[begin ENTRIES PROVIDED]
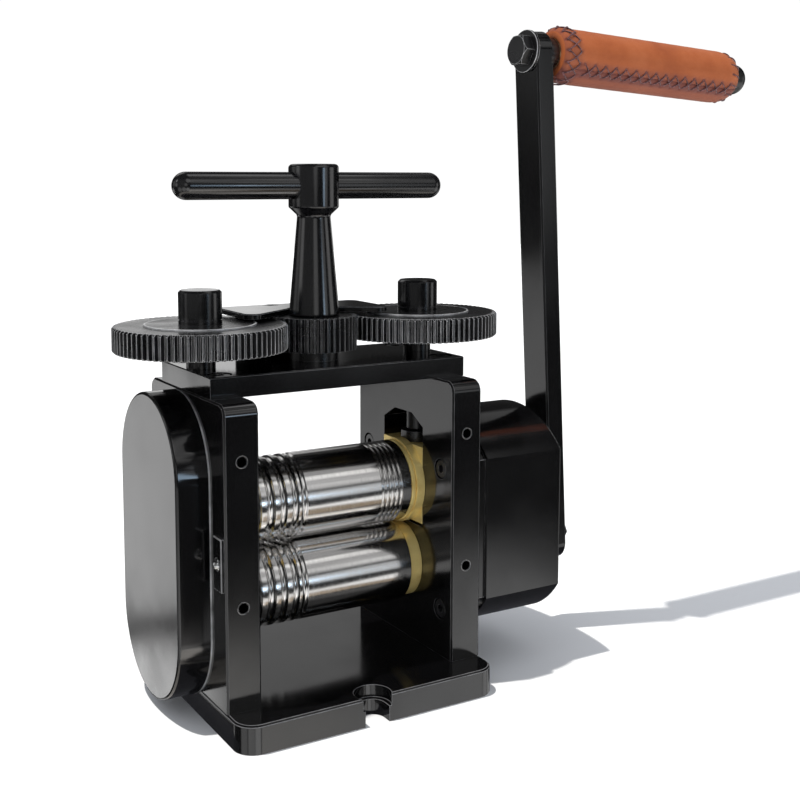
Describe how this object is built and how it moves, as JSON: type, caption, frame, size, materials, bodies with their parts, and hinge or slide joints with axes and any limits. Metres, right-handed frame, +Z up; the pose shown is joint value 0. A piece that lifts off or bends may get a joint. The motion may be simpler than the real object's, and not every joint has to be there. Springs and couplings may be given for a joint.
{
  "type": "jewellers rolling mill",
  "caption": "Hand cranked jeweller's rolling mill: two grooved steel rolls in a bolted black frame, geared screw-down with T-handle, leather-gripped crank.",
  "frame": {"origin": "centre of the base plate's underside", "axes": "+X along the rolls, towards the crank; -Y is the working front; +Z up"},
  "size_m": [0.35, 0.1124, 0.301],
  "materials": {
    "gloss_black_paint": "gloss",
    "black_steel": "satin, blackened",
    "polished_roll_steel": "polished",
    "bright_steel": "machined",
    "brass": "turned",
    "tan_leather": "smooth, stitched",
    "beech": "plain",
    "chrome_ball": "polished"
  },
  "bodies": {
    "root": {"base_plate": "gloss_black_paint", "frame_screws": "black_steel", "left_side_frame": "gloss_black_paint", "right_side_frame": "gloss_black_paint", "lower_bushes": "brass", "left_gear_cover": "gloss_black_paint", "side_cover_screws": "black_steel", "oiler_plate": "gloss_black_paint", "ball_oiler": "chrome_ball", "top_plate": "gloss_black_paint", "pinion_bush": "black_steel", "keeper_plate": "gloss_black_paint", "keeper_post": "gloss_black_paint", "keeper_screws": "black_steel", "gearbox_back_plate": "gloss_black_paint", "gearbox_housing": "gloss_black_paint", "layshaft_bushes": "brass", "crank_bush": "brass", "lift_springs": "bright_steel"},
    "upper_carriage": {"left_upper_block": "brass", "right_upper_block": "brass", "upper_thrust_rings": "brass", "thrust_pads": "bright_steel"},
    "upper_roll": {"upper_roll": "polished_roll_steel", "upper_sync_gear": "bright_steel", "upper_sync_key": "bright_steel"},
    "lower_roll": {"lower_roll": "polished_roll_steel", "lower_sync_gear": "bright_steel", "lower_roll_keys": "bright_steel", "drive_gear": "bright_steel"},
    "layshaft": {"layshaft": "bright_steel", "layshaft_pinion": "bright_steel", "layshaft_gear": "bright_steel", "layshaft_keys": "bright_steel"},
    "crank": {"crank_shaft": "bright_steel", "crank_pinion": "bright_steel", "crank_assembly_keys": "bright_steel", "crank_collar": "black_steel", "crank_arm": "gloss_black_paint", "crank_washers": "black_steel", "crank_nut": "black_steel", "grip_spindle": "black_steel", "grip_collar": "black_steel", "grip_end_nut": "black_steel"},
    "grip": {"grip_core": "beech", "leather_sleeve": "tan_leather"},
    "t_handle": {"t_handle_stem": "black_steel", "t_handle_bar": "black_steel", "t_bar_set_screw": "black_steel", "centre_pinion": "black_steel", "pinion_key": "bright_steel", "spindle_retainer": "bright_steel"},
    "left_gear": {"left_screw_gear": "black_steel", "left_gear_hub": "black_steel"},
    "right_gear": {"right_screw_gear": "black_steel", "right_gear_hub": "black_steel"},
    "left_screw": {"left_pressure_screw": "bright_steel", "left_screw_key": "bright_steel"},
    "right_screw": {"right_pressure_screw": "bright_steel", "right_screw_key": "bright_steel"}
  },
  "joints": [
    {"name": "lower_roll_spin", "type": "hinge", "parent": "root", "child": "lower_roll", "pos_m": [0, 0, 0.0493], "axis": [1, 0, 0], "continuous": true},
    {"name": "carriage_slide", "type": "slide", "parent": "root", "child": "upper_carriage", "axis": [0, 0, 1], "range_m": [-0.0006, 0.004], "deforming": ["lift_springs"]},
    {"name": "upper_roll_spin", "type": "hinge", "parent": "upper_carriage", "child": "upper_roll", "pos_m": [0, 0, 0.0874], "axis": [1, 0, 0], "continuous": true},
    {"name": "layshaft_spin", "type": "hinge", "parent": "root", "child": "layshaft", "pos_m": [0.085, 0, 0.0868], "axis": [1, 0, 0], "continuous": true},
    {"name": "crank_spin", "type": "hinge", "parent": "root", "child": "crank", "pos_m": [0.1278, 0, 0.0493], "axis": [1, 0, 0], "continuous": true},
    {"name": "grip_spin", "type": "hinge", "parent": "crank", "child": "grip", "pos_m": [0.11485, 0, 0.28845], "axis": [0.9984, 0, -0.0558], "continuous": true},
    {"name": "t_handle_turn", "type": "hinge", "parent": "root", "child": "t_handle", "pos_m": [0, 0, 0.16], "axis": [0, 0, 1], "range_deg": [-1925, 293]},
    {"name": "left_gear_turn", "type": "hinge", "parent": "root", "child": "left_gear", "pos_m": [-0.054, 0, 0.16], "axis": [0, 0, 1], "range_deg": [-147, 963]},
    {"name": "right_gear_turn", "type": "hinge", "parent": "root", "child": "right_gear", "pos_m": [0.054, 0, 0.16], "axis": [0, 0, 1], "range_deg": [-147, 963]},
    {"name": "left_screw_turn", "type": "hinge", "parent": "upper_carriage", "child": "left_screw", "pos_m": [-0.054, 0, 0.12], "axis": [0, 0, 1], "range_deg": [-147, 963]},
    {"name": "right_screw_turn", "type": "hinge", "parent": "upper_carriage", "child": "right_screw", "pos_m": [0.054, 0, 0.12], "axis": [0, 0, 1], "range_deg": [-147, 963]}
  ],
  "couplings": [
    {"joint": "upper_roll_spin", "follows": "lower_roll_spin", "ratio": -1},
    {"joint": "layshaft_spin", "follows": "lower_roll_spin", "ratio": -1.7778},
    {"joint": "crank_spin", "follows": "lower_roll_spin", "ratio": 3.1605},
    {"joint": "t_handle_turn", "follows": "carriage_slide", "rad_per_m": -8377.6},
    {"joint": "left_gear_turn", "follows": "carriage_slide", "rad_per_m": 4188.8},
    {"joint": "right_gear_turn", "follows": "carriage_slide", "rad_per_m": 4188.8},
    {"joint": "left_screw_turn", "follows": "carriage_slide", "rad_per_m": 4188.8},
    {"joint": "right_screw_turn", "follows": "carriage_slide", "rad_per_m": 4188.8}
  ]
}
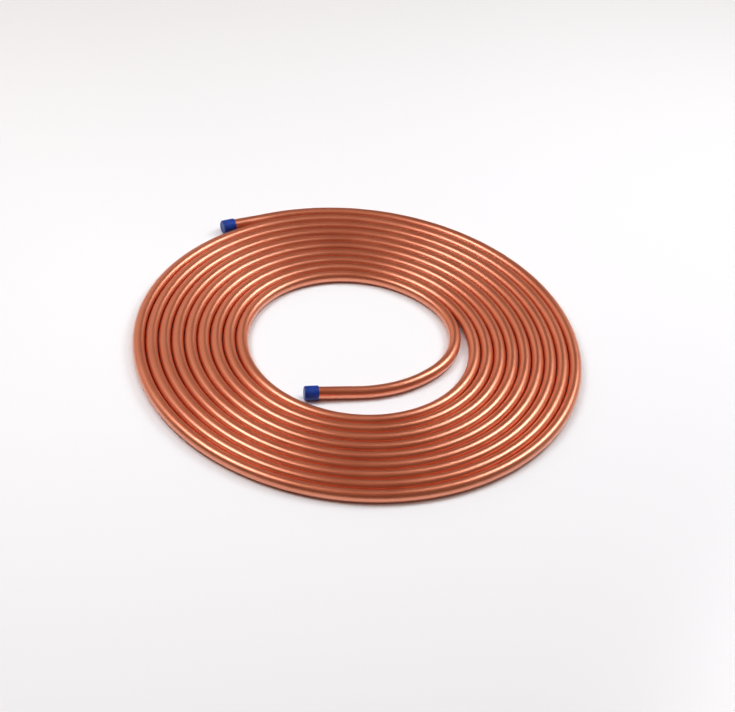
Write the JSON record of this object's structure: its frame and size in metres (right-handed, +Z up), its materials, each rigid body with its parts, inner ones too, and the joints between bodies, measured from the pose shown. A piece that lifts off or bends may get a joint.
[end ENTRIES PROVIDED]
*OBJECTIVE:*
Repeat every entry exactly, please.

*PROBLEM SOLUTION:*
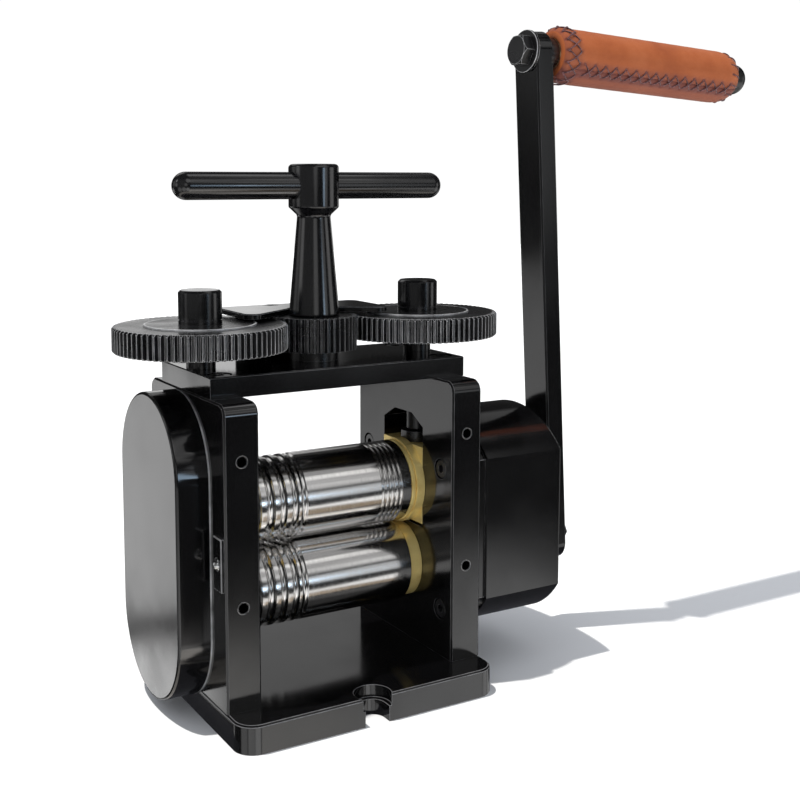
Describe how this object is built and how it moves, as JSON: type, caption, frame, size, materials, bodies with their parts, and hinge or slide joints with axes and any limits. Metres, right-handed frame, +Z up; the pose shown is joint value 0. A piece that lifts off or bends may get a joint. The motion may be simpler than the real object's, and not every joint has to be there. Springs and couplings may be given for a joint.
{
  "type": "jewellers rolling mill",
  "caption": "Hand cranked jeweller's rolling mill: two grooved steel rolls in a bolted black frame, geared screw-down with T-handle, leather-gripped crank.",
  "frame": {"origin": "centre of the base plate's underside", "axes": "+X along the rolls, towards the crank; -Y is the working front; +Z up"},
  "size_m": [0.35, 0.1124, 0.301],
  "materials": {
    "gloss_black_paint": "gloss",
    "black_steel": "satin, blackened",
    "polished_roll_steel": "polished",
    "bright_steel": "machined",
    "brass": "turned",
    "tan_leather": "smooth, stitched",
    "beech": "plain",
    "chrome_ball": "polished"
  },
  "bodies": {
    "root": {"base_plate": "gloss_black_paint", "frame_screws": "black_steel", "left_side_frame": "gloss_black_paint", "right_side_frame": "gloss_black_paint", "lower_bushes": "brass", "left_gear_cover": "gloss_black_paint", "side_cover_screws": "black_steel", "oiler_plate": "gloss_black_paint", "ball_oiler": "chrome_ball", "top_plate": "gloss_black_paint", "pinion_bush": "black_steel", "keeper_plate": "gloss_black_paint", "keeper_post": "gloss_black_paint", "keeper_screws": "black_steel", "gearbox_back_plate": "gloss_black_paint", "gearbox_housing": "gloss_black_paint", "layshaft_bushes": "brass", "crank_bush": "brass", "lift_springs": "bright_steel"},
    "upper_carriage": {"left_upper_block": "brass", "right_upper_block": "brass", "upper_thrust_rings": "brass", "thrust_pads": "bright_steel"},
    "upper_roll": {"upper_roll": "polished_roll_steel", "upper_sync_gear": "bright_steel", "upper_sync_key": "bright_steel"},
    "lower_roll": {"lower_roll": "polished_roll_steel", "lower_sync_gear": "bright_steel", "lower_roll_keys": "bright_steel", "drive_gear": "bright_steel"},
    "layshaft": {"layshaft": "bright_steel", "layshaft_pinion": "bright_steel", "layshaft_gear": "bright_steel", "layshaft_keys": "bright_steel"},
    "crank": {"crank_shaft": "bright_steel", "crank_pinion": "bright_steel", "crank_assembly_keys": "bright_steel", "crank_collar": "black_steel", "crank_arm": "gloss_black_paint", "crank_washers": "black_steel", "crank_nut": "black_steel", "grip_spindle": "black_steel", "grip_collar": "black_steel", "grip_end_nut": "black_steel"},
    "grip": {"grip_core": "beech", "leather_sleeve": "tan_leather"},
    "t_handle": {"t_handle_stem": "black_steel", "t_handle_bar": "black_steel", "t_bar_set_screw": "black_steel", "centre_pinion": "black_steel", "pinion_key": "bright_steel", "spindle_retainer": "bright_steel"},
    "left_gear": {"left_screw_gear": "black_steel", "left_gear_hub": "black_steel"},
    "right_gear": {"right_screw_gear": "black_steel", "right_gear_hub": "black_steel"},
    "left_screw": {"left_pressure_screw": "bright_steel", "left_screw_key": "bright_steel"},
    "right_screw": {"right_pressure_screw": "bright_steel", "right_screw_key": "bright_steel"}
  },
  "joints": [
    {"name": "lower_roll_spin", "type": "hinge", "parent": "root", "child": "lower_roll", "pos_m": [0, 0, 0.0493], "axis": [1, 0, 0], "continuous": true},
    {"name": "carriage_slide", "type": "slide", "parent": "root", "child": "upper_carriage", "axis": [0, 0, 1], "range_m": [-0.0006, 0.004], "deforming": ["lift_springs"]},
    {"name": "upper_roll_spin", "type": "hinge", "parent": "upper_carriage", "child": "upper_roll", "pos_m": [0, 0, 0.0874], "axis": [1, 0, 0], "continuous": true},
    {"name": "layshaft_spin", "type": "hinge", "parent": "root", "child": "layshaft", "pos_m": [0.085, 0, 0.0868], "axis": [1, 0, 0], "continuous": true},
    {"name": "crank_spin", "type": "hinge", "parent": "root", "child": "crank", "pos_m": [0.1278, 0, 0.0493], "axis": [1, 0, 0], "continuous": true},
    {"name": "grip_spin", "type": "hinge", "parent": "crank", "child": "grip", "pos_m": [0.11485, 0, 0.28845], "axis": [0.9984, 0, -0.0558], "continuous": true},
    {"name": "t_handle_turn", "type": "hinge", "parent": "root", "child": "t_handle", "pos_m": [0, 0, 0.16], "axis": [0, 0, 1], "range_deg": [-1925, 293]},
    {"name": "left_gear_turn", "type": "hinge", "parent": "root", "child": "left_gear", "pos_m": [-0.054, 0, 0.16], "axis": [0, 0, 1], "range_deg": [-147, 963]},
    {"name": "right_gear_turn", "type": "hinge", "parent": "root", "child": "right_gear", "pos_m": [0.054, 0, 0.16], "axis": [0, 0, 1], "range_deg": [-147, 963]},
    {"name": "left_screw_turn", "type": "hinge", "parent": "upper_carriage", "child": "left_screw", "pos_m": [-0.054, 0, 0.12], "axis": [0, 0, 1], "range_deg": [-147, 963]},
    {"name": "right_screw_turn", "type": "hinge", "parent": "upper_carriage", "child": "right_screw", "pos_m": [0.054, 0, 0.12], "axis": [0, 0, 1], "range_deg": [-147, 963]}
  ],
  "couplings": [
    {"joint": "upper_roll_spin", "follows": "lower_roll_spin", "ratio": -1},
    {"joint": "layshaft_spin", "follows": "lower_roll_spin", "ratio": -1.7778},
    {"joint": "crank_spin", "follows": "lower_roll_spin", "ratio": 3.1605},
    {"joint": "t_handle_turn", "follows": "carriage_slide", "rad_per_m": -8377.6},
    {"joint": "left_gear_turn", "follows": "carriage_slide", "rad_per_m": 4188.8},
    {"joint": "right_gear_turn", "follows": "carriage_slide", "rad_per_m": 4188.8},
    {"joint": "left_screw_turn", "follows": "carriage_slide", "rad_per_m": 4188.8},
    {"joint": "right_screw_turn", "follows": "carriage_slide", "rad_per_m": 4188.8}
  ]
}
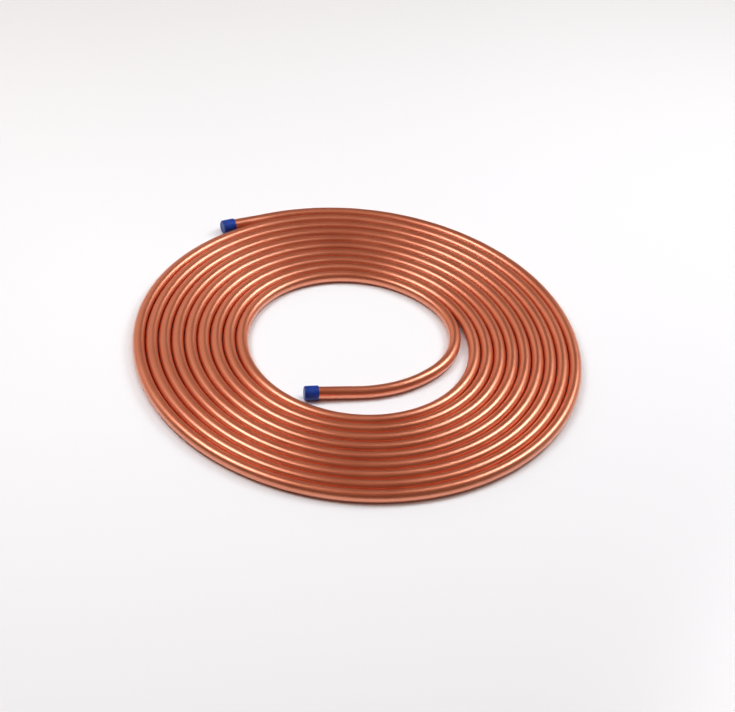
Write the JSON record of this object's structure: its frame and size in metres (right-handed, +Z up), its materials, each rigid body with its parts, inner ones too, and the joints between bodies, measured from the pose shown. A piece that lifts off or bends may get a joint.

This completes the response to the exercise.